The Police Service of Northern Ireland is advising the business community to step up its security as we approach the festive period.

Christmas and New Year is the retail trade’s busiest time, and criminals will always try to take advantage of the high turnover of cash and valuables in outlets all over Northern Ireland.

Detective Inspector Davy Connery of the PSNI’s Crime Prevention Unit said now is a good time for the business community to ensure they have appropriate security measures in place.

"There are simple but very effective steps to take to ensure your business stays crime-free over the festive period.

“At this time of year you may take in more money than usual. Reduce the amount of cash you have in your tills regularly and make sure you transfer it to a safe – preferably in an occupied office.

"Have your money taken to a bank frequently by a recognised Cash In Transit (CIT) company. This ensures your money has the safest possible journey to your bank, reducing the risk of it being stolen.

"You should also consider a “drop” safe. This is where you can keep money that is due to be lodged at a bank until a CIT company comes to collect it. Its access can be limited to just two people, including the CIT company staff. Once the money has been dropped into the safe, only authorised individuals can get access to it. The safe should be located in a secure room.”

Detective Inspector Connery also highlighted the dangers of stolen or cloned credit cards, and thefts from cash machines.

“The methods that criminals use are becoming increasingly sophisticated and identity theft is an emerging crime in Northern Ireland.

“Business owners and their staff should be on the look out for fake or cloned cards which criminals are using more often. The details on these cards usually belong to a genuine member of the public whose identity, either their name or their bank number, has been stolen along with their bank card,“ he said.
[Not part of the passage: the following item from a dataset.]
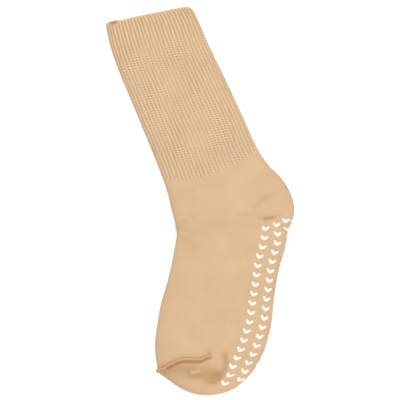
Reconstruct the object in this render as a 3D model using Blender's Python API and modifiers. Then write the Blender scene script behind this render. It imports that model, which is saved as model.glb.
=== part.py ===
"""Slipper sock: a knitted tube with a turned heel and a closed toe, lying empty on its side.

Rows of V-shaped grips are fused to the sole, and a raised seam closes the toe.
Metres, +Z up. +X runs from the cuff towards the toe, +Y from the instep to the heel.
The origin is on the floor under the middle of the sock.
"""

import math
from collections import namedtuple

import bmesh
import bpy
import numpy as np
from mathutils import Vector

# Sizes of the sock as it lies, in metres and degrees
LEG_LENGTH = 0.2318  # from the corner of the ankle to the middle of the rim
FOOT_LENGTH = 0.185  # from the corner of the ankle to the tip of the toe
LEG_WIDTH = 0.100
BALL_WIDTH = 0.117
LOFT = 0.0165  # height of the empty leg off the floor
LEG_LEAN = 10.1  # leg's line, from +X
BEND = 33.4  # from the leg's line to the foot's
ANKLE_ROUND = 0.0225  # how much of each line the bend rounds off

# Shape of a section: a crown over the top, a flat strip underneath and a fold at each side
FOLD_HEIGHT = 0.42  # share of the loft
FLAT_SHARE = 0.70  # share of the width that lies flat
CROWN = 2.4  # power of the crown's curve

# Thickness of the knit
RIB_WALL = 0.0022
PLAIN_WALL = 0.0016

# Grips: V shapes in rows along the sole, each pointing at the toe
GRIP_WIDTH = 0.0090
GRIP_DEPTH = 0.0068
GRIP_ARM = 0.0030
GRIP_HEIGHT = 0.0008
GRIP_ROOT = 0.0006  # how deep a grip is keyed into the knit
GRIP_PITCH = 0.00985
GRIP_ROWS = 5
GRIP_ROW_SPACING = 0.0148
GRIP_REACH = 0.0273  # first row's reach from the sole's fold, over the top
HEEL_ROUND = 0.0034  # how much sooner each row starts than its outer neighbour
TREAD_EASE = 0.016  # width over which the sole comes down to the floor
TREAD_CLEARANCE = 0.00005

# Toe seam: a round cord that lies on the knit
SEAM_THICKNESS = 0.0022
SEAM_GAP = 0.0003

# Fineness of the solids
RINGS_PER_SECTION = 2
RING_POINTS = 32
SEAM_POINTS = 44
REACH_STEPS = 24
TREAD_STEPS = 70
NEAR = 1e-4

# Sections from the rim to the tip of the toe.
# along: -1 to 0 down the leg, 0 to 1 round the ankle, 1 to 2 down the foot
# slant: degrees that the section is turned from square
# front, back: reach of the instep fold and of the heel or sole fold, as shares of the width
# loft: height of the section, and spring: rise of its underside, as shares of LOFT
# lifted: share of the toe seam's stand under the sock; tread: share of the grips' stand
# rib: 1 in ribbed knit, 0 in plain knit
Section = namedtuple("Section", "along slant front back loft spring lifted tread rib")
SECTIONS = (
    Section(-1.000, -11.9, 0.412, 0.455, 0.800, 0.000, 0.0, 0.0, 1.0),
    Section(-0.982, -11.2, 0.427, 0.481, 0.870, 0.000, 0.0, 0.0, 1.0),
    Section(-0.961, -10.5, 0.437, 0.490, 0.920, 0.000, 0.0, 0.0, 1.0),
    Section(-0.874, -7.0, 0.466, 0.489, 1.000, 0.000, 0.0, 0.0, 1.0),
    Section(-0.740, -3.5, 0.480, 0.484, 1.000, 0.000, 0.0, 0.0, 1.0),
    Section(-0.540, 0.0, 0.486, 0.500, 1.000, 0.000, 0.0, 0.0, 1.0),
    Section(-0.340, 0.0, 0.496, 0.510, 1.000, 0.000, 0.0, 0.0, 1.0),
    Section(-0.182, 0.0, 0.512, 0.513, 1.020, 0.000, 0.0, 0.0, 1.0),
    Section(-0.075, 0.0, 0.549, 0.551, 1.100, 0.000, 0.0, 0.0, 0.0),
    Section(0.000, 0.0, 0.571, 0.612, 1.200, 0.000, 0.0, 0.2, 0.0),
    Section(0.250, 0.0, 0.552, 0.633, 1.300, 0.000, 0.0, 0.6, 0.0),
    Section(0.500, 0.0, 0.530, 0.608, 1.300, 0.000, 0.0, 1.0, 0.0),
    Section(0.740, 0.0, 0.503, 0.520, 1.240, 0.000, 0.0, 1.0, 0.0),
    Section(1.000, 0.0, 0.477, 0.486, 1.160, 0.000, 0.0, 1.0, 0.0),
    Section(1.140, 0.0, 0.477, 0.466, 1.100, 0.000, 0.0, 1.0, 0.0),
    Section(1.300, 0.0, 0.486, 0.466, 1.060, 0.000, 0.0, 1.0, 0.0),
    Section(1.480, 0.0, 0.512, 0.481, 1.040, 0.000, 0.0, 1.0, 0.0),
    Section(1.630, 0.0, 0.512, 0.466, 1.040, 0.000, 0.4, 0.8, 0.0),
    Section(1.730, 0.0, 0.503, 0.430, 1.040, 0.000, 1.0, 0.2, 0.0),
    Section(1.810, 0.0, 0.478, 0.382, 1.000, 0.000, 1.0, 0.0, 0.0),
    Section(1.870, 0.0, 0.450, 0.325, 0.985, 0.000, 1.0, 0.0, 0.0),
    Section(1.908, 0.0, 0.431, 0.283, 0.960, 0.008, 1.0, 0.0, 0.0),
    Section(1.938, 0.0, 0.347, 0.236, 0.930, 0.024, 1.0, 0.0, 0.0),
    Section(1.968, 0.0, 0.257, 0.158, 0.855, 0.055, 1.0, 0.0, 0.0),
    Section(1.988, 0.0, 0.168, 0.072, 0.630, 0.142, 1.0, 0.0, 0.0),
    Section(1.997, 0.0, 0.106, 0.000, 0.355, 0.260, 1.0, 0.0, 0.0),
    Section(2.000, 0.0, 0.075, -0.030, 0.142, 0.347, 1.0, 0.0, 0.0),
)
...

“Some businesses, for example large petrol stations, have cash machines. These are another target for criminals, who have been attaching sophisticated devices that can capture a customer’s card details and pin number.

“Cameras can be installed to monitor ATMs for suspicious activity. Anyone who sees someone tampering with an ATM should not approach them but call police immediately.”

DI Connery advised the business community to ensure their staff do not become the target of so-called tiger kidnaps.

“A tiger kidnap is the holding of a hostage, or claim of having done so to force a person to steal cash or valuables from a business in the form of a ransom to get the hostage freed.

Businesses should ensure no one has access to enough cash to make them an attractive target to criminals, so all cash transfers of money should be done by Cash in Transit firms.

It is also worth thinking about the use of CCTV systems to monitor vulnerable areas and educating staff to notice and report anything unusual which may indicate a colleague is acting under duress.

“For the Police Service, preventing and tackling business crime are key issues in fulfilling the organisation’s goal to provide a personal, professional and protective service.”